§ **GOAL**:
Please give back word for word the lines below, from the first one through the one with "BLACK_NYLON, spin, smooth=20)".

§ **SOURCE DATA**:
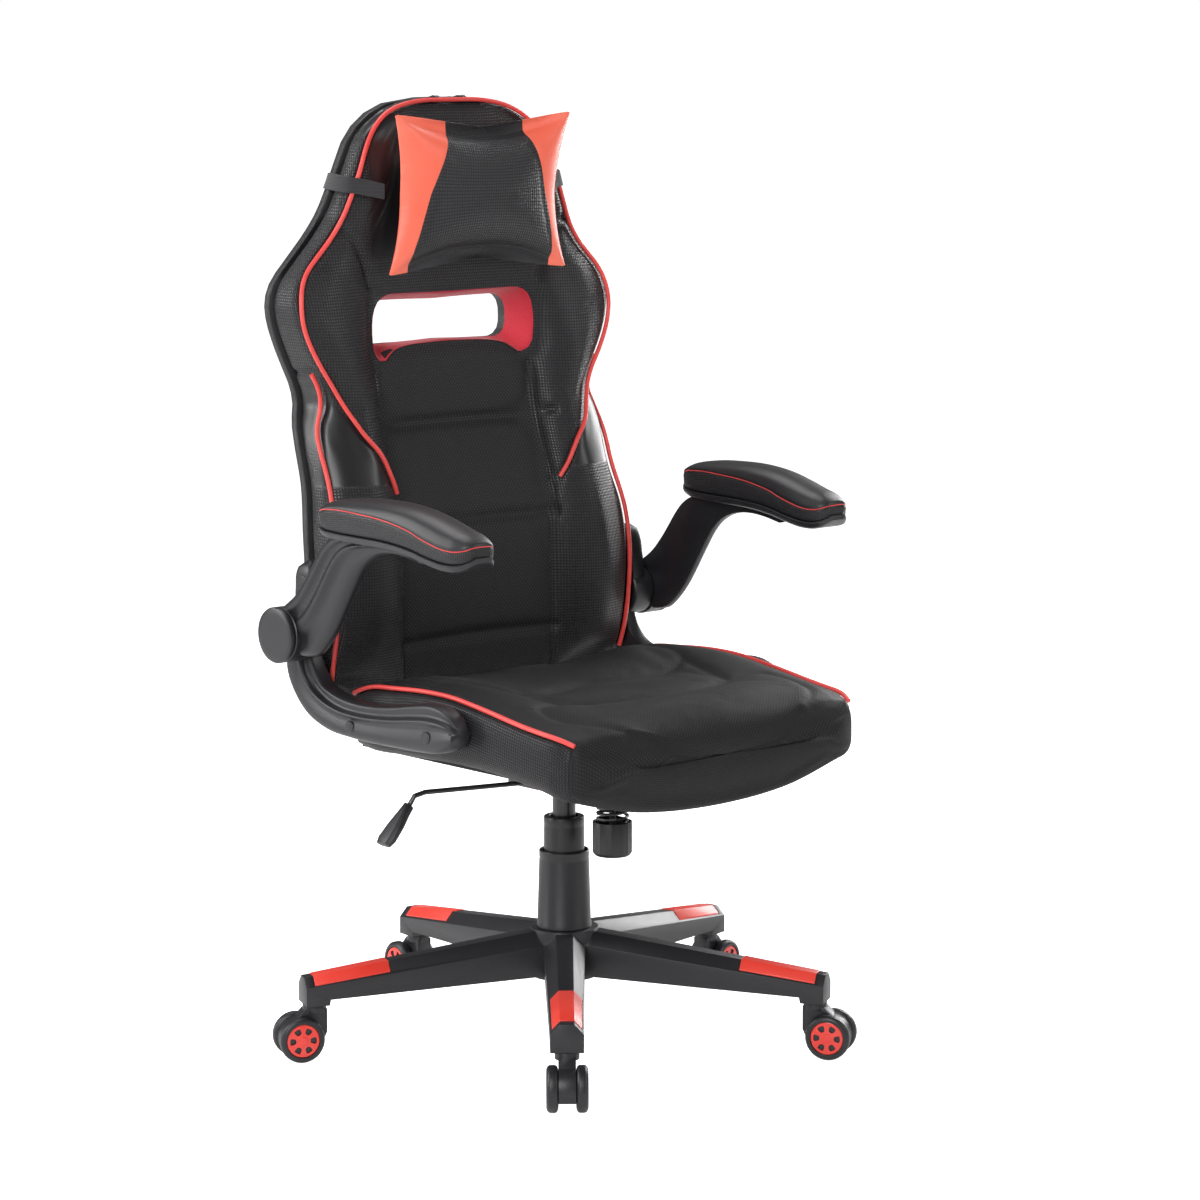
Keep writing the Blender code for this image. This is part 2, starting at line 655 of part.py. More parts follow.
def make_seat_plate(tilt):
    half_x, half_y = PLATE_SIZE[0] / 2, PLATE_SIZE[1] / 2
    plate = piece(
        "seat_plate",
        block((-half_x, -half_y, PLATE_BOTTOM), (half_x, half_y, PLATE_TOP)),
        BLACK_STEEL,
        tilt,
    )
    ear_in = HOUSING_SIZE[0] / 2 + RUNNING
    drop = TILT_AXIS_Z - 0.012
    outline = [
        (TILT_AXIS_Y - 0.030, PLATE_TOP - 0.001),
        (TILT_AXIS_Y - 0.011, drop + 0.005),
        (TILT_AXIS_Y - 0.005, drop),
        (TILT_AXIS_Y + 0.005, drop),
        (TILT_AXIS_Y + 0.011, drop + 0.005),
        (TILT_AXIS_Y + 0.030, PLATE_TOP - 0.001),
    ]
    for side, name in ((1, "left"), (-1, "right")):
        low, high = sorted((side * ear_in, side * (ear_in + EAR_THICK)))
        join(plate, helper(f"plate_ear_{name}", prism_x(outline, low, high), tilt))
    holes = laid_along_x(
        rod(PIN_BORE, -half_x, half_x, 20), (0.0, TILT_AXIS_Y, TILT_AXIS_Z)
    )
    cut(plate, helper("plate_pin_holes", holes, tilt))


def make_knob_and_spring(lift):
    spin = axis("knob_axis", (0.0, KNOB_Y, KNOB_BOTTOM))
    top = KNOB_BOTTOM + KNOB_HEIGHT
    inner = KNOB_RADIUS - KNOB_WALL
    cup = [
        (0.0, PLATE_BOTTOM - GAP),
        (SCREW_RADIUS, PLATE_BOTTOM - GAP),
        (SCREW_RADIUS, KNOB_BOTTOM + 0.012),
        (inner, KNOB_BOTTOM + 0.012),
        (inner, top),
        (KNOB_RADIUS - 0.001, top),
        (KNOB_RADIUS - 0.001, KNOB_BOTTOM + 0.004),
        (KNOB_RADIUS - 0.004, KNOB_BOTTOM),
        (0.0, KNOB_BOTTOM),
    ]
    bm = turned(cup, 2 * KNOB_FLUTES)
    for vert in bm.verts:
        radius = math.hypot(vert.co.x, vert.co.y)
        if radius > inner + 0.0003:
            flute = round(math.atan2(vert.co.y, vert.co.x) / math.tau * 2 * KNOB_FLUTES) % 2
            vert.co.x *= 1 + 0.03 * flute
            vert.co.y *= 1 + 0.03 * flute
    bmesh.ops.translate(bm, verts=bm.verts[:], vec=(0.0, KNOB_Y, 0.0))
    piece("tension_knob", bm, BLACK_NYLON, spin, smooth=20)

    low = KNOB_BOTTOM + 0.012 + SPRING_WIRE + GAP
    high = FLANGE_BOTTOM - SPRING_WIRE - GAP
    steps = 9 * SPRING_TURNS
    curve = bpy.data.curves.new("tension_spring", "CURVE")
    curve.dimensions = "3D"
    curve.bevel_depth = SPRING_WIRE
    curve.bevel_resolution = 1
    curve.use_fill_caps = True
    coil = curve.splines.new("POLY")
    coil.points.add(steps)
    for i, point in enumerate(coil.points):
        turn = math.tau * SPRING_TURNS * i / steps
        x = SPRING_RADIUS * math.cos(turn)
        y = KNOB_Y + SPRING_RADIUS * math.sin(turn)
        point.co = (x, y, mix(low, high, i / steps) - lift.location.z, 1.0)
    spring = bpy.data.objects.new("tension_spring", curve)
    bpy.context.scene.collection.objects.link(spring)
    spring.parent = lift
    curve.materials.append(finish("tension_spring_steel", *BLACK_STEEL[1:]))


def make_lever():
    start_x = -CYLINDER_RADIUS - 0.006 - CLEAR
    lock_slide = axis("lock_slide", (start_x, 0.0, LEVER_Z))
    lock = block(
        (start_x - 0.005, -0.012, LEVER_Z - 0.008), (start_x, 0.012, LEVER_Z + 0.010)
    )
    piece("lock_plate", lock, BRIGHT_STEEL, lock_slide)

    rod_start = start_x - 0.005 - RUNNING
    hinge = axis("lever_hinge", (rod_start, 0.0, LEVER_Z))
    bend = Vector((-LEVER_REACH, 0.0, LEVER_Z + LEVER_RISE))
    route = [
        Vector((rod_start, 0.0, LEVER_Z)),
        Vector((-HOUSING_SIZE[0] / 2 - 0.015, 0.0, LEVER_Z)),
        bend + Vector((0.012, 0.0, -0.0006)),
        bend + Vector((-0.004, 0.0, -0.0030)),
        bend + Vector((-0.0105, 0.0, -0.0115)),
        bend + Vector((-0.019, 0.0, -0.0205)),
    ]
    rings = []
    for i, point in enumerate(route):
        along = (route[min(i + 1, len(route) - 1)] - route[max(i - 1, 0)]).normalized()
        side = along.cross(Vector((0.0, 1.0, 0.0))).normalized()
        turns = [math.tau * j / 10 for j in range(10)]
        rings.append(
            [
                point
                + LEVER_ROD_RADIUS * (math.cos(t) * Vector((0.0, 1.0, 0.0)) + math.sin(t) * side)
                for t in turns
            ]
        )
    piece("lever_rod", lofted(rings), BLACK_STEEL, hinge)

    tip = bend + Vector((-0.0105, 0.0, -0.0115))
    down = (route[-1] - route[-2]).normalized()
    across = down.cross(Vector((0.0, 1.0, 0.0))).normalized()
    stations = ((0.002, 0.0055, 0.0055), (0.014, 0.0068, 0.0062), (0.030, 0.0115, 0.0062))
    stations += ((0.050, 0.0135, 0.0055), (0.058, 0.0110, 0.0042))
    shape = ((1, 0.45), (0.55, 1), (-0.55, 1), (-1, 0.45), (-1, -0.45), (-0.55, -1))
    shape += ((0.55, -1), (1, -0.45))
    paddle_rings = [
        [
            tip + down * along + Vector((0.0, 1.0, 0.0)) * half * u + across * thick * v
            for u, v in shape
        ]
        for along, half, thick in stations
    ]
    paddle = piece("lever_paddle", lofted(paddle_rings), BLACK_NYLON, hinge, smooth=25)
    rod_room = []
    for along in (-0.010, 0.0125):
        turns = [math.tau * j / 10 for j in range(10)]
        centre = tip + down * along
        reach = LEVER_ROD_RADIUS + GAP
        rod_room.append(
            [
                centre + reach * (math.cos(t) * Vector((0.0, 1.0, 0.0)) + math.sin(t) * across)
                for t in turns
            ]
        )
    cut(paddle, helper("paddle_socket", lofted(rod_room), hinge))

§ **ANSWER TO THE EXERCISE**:
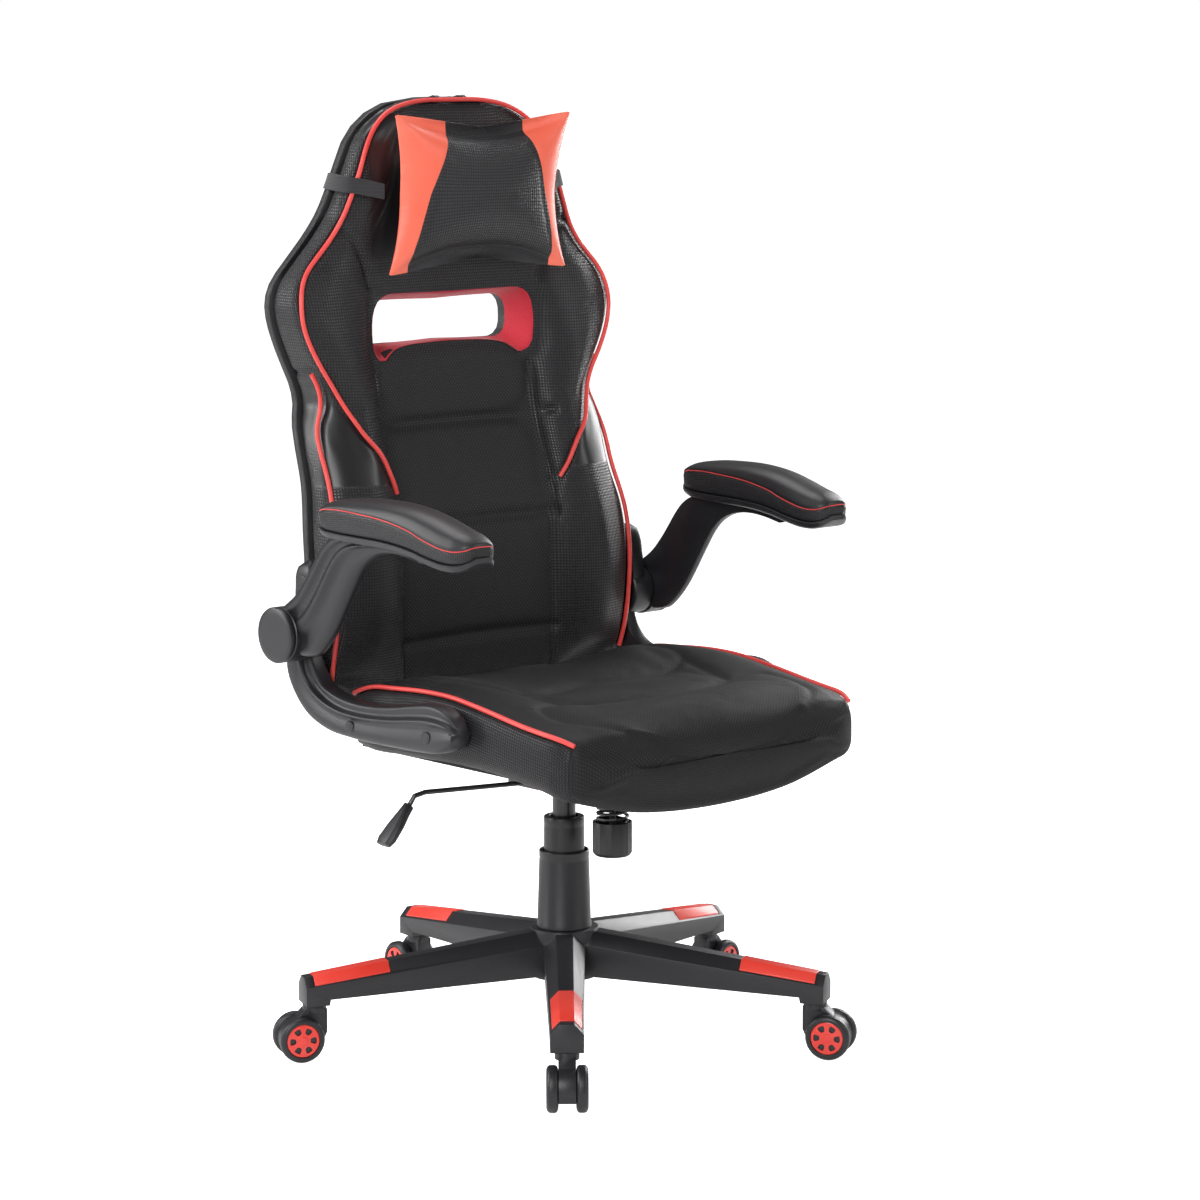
Keep writing the Blender code for this image. This is part 2, starting at line 655 of part.py. More parts follow.
def make_seat_plate(tilt):
    half_x, half_y = PLATE_SIZE[0] / 2, PLATE_SIZE[1] / 2
    plate = piece(
        "seat_plate",
        block((-half_x, -half_y, PLATE_BOTTOM), (half_x, half_y, PLATE_TOP)),
        BLACK_STEEL,
        tilt,
    )
    ear_in = HOUSING_SIZE[0] / 2 + RUNNING
    drop = TILT_AXIS_Z - 0.012
    outline = [
        (TILT_AXIS_Y - 0.030, PLATE_TOP - 0.001),
        (TILT_AXIS_Y - 0.011, drop + 0.005),
        (TILT_AXIS_Y - 0.005, drop),
        (TILT_AXIS_Y + 0.005, drop),
        (TILT_AXIS_Y + 0.011, drop + 0.005),
        (TILT_AXIS_Y + 0.030, PLATE_TOP - 0.001),
    ]
    for side, name in ((1, "left"), (-1, "right")):
        low, high = sorted((side * ear_in, side * (ear_in + EAR_THICK)))
        join(plate, helper(f"plate_ear_{name}", prism_x(outline, low, high), tilt))
    holes = laid_along_x(
        rod(PIN_BORE, -half_x, half_x, 20), (0.0, TILT_AXIS_Y, TILT_AXIS_Z)
    )
    cut(plate, helper("plate_pin_holes", holes, tilt))


def make_knob_and_spring(lift):
    spin = axis("knob_axis", (0.0, KNOB_Y, KNOB_BOTTOM))
    top = KNOB_BOTTOM + KNOB_HEIGHT
    inner = KNOB_RADIUS - KNOB_WALL
    cup = [
        (0.0, PLATE_BOTTOM - GAP),
        (SCREW_RADIUS, PLATE_BOTTOM - GAP),
        (SCREW_RADIUS, KNOB_BOTTOM + 0.012),
        (inner, KNOB_BOTTOM + 0.012),
        (inner, top),
        (KNOB_RADIUS - 0.001, top),
        (KNOB_RADIUS - 0.001, KNOB_BOTTOM + 0.004),
        (KNOB_RADIUS - 0.004, KNOB_BOTTOM),
        (0.0, KNOB_BOTTOM),
    ]
    bm = turned(cup, 2 * KNOB_FLUTES)
    for vert in bm.verts:
        radius = math.hypot(vert.co.x, vert.co.y)
        if radius > inner + 0.0003:
            flute = round(math.atan2(vert.co.y, vert.co.x) / math.tau * 2 * KNOB_FLUTES) % 2
            vert.co.x *= 1 + 0.03 * flute
            vert.co.y *= 1 + 0.03 * flute
    bmesh.ops.translate(bm, verts=bm.verts[:], vec=(0.0, KNOB_Y, 0.0))
    piece("tension_knob", bm, BLACK_NYLON, spin, smooth=20)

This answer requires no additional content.